The exercise: Return the full listing exactly as it is written.

Modeling code records:
════

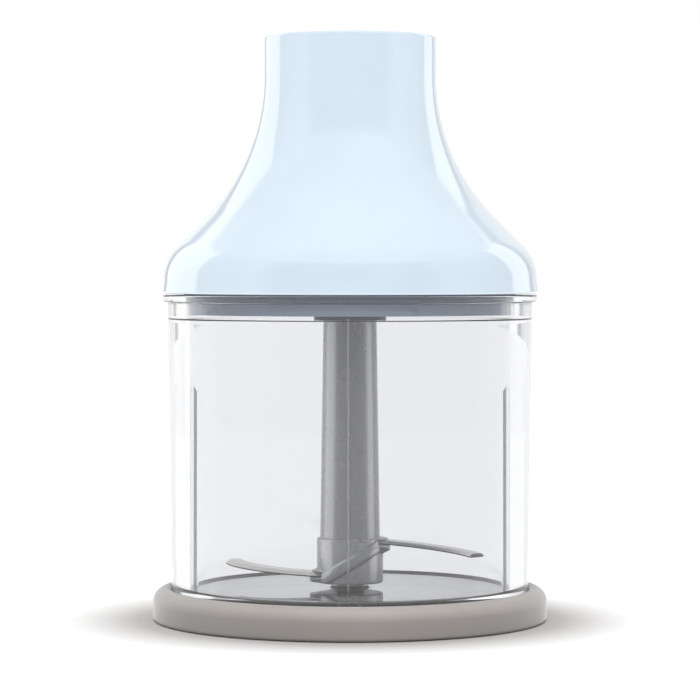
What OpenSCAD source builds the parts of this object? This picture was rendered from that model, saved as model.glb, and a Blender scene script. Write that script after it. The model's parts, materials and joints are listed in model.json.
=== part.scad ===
// Chopper attachment for a hand blender: a small food processor. A bell-shaped lid takes the
// blender's motor body in its neck and holds a planetary reduction gear. The gear turns a
// two-blade unit that stands on a pin in a clear bowl, and the bowl sits in a soft base.
// Z is up, the axis of everything that turns is the Z axis, and Z = 0 is the worktop.

/* [Lid] */
// Radius of the straight part of the neck
neck_r = 26.2; // [25.6:0.1:27.2]
// Radius of the hollow curve between neck and shoulder
neck_arc_r = 59.4; // [58.8:0.1:60.2]
// Height at which the hollow curve runs out into the straight neck
neck_arc_z = 165.1; // [164.6:0.1:165.6]
// Height of the top of the neck
lid_top_z = 177; // [175:0.5:180]
// Radius where the shoulder turns down into the skirt
skirt_r = 57; // [56.6:0.1:57.3]
// Radius of the skirt's lower edge
skirt_edge_r = 57.45; // [57.2:0.05:57.8]
// Radius of the rounded shoulder
shoulder_r = 16; // [14:0.5:17]
// Wall thickness of the lid shell
lid_wall = 2.4; // [2:0.1:2.8]

/* [Neck socket] */
// Bore radius of the socket that takes the motor body
socket_r = 22; // [20:0.5:22.5]
// Depth of the socket from its mouth to its floor
socket_depth = 34; // [28:1:36]

/* [Bowl] */
// Outer radius of the bowl under its lip
bowl_r = 55.6; // [55.3:0.1:55.9]
// Outer radius of the bowl at its foot
bowl_foot_r = 54.3; // [53.5:0.1:54.4]
// Inner radius of the bowl under the lid's seat
bowl_inner_r = 48.8; // [48.4:0.1:49.2]
// Height of the top of the lip
bowl_top_z = 98.8; // [98.6:0.1:98.8]
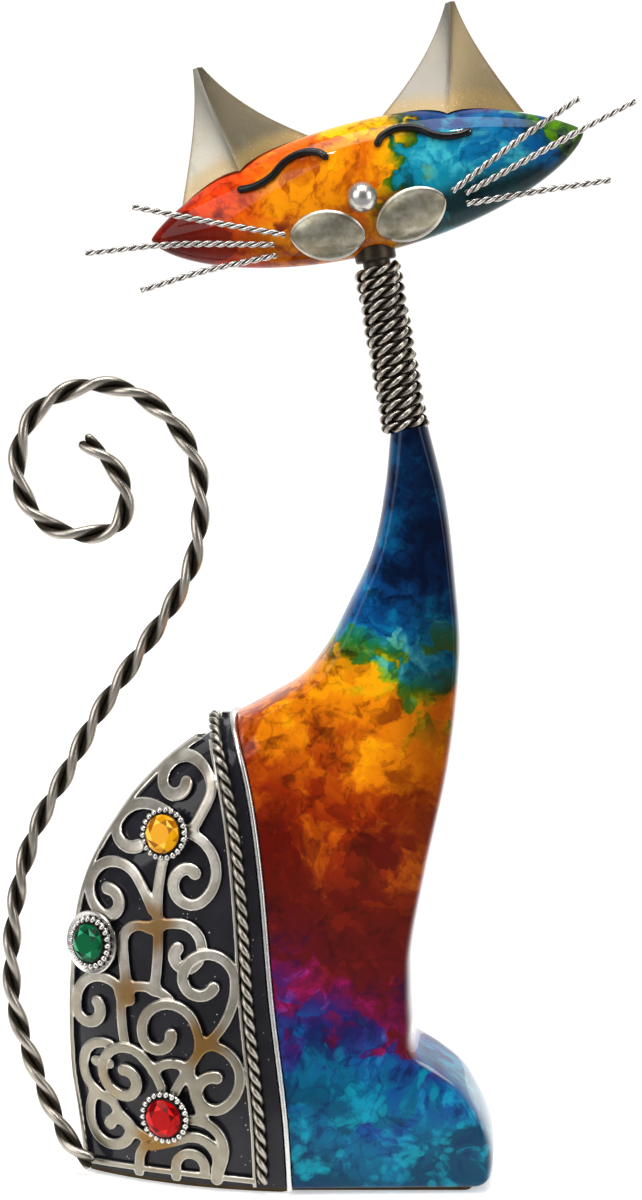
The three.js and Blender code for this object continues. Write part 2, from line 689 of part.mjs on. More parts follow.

════

Solved exercise:
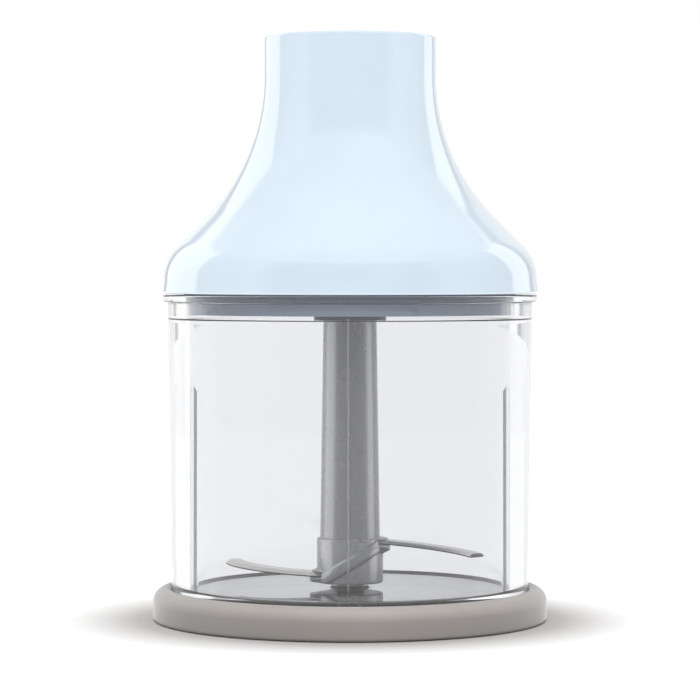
What OpenSCAD source builds the parts of this object? This picture was rendered from that model, saved as model.glb, and a Blender scene script. Write that script after it. The model's parts, materials and joints are listed in model.json.
=== part.scad ===
// Chopper attachment for a hand blender: a small food processor. A bell-shaped lid takes the
// blender's motor body in its neck and holds a planetary reduction gear. The gear turns a
// two-blade unit that stands on a pin in a clear bowl, and the bowl sits in a soft base.
// Z is up, the axis of everything that turns is the Z axis, and Z = 0 is the worktop.

/* [Lid] */
// Radius of the straight part of the neck
neck_r = 26.2; // [25.6:0.1:27.2]
// Radius of the hollow curve between neck and shoulder
neck_arc_r = 59.4; // [58.8:0.1:60.2]
// Height at which the hollow curve runs out into the straight neck
neck_arc_z = 165.1; // [164.6:0.1:165.6]
// Height of the top of the neck
lid_top_z = 177; // [175:0.5:180]
// Radius where the shoulder turns down into the skirt
skirt_r = 57; // [56.6:0.1:57.3]
// Radius of the skirt's lower edge
skirt_edge_r = 57.45; // [57.2:0.05:57.8]
// Radius of the rounded shoulder
shoulder_r = 16; // [14:0.5:17]
// Wall thickness of the lid shell
lid_wall = 2.4; // [2:0.1:2.8]

/* [Neck socket] */
// Bore radius of the socket that takes the motor body
socket_r = 22; // [20:0.5:22.5]
// Depth of the socket from its mouth to its floor
socket_depth = 34; // [28:1:36]

/* [Bowl] */
// Outer radius of the bowl under its lip
bowl_r = 55.6; // [55.3:0.1:55.9]
// Outer radius of the bowl at its foot
bowl_foot_r = 54.3; // [53.5:0.1:54.4]
// Inner radius of the bowl under the lid's seat
bowl_inner_r = 48.8; // [48.4:0.1:49.2]
// Height of the top of the lip
bowl_top_z = 98.8; // [98.6:0.1:98.8]
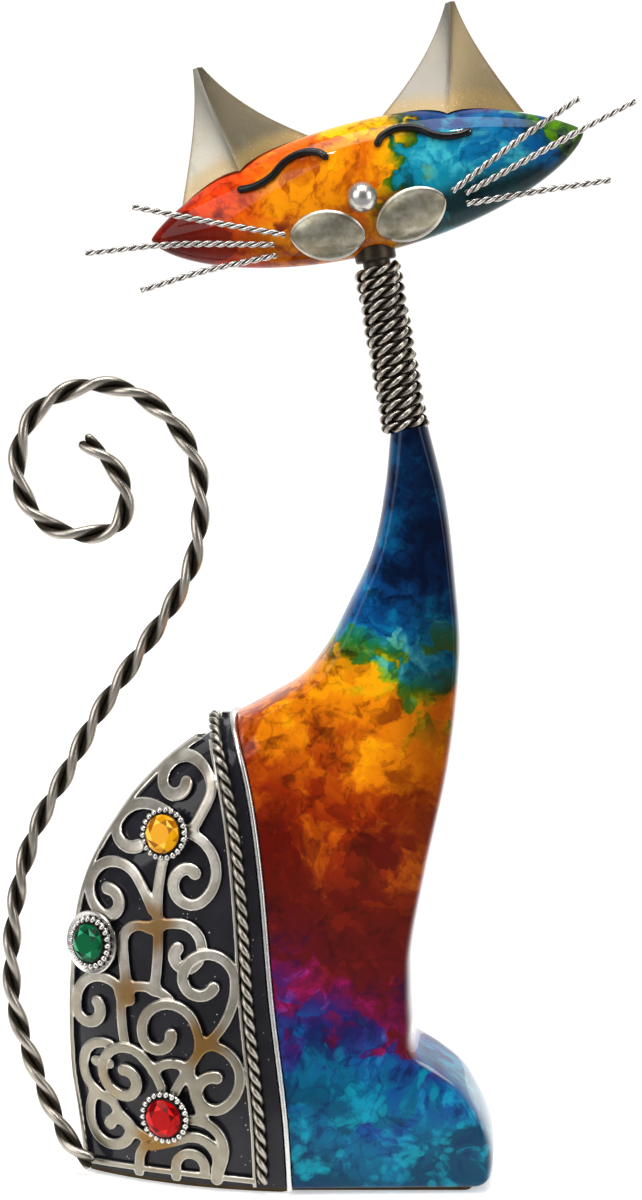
The three.js and Blender code for this object continues. Write part 2, from line 689 of part.mjs on. More parts follow.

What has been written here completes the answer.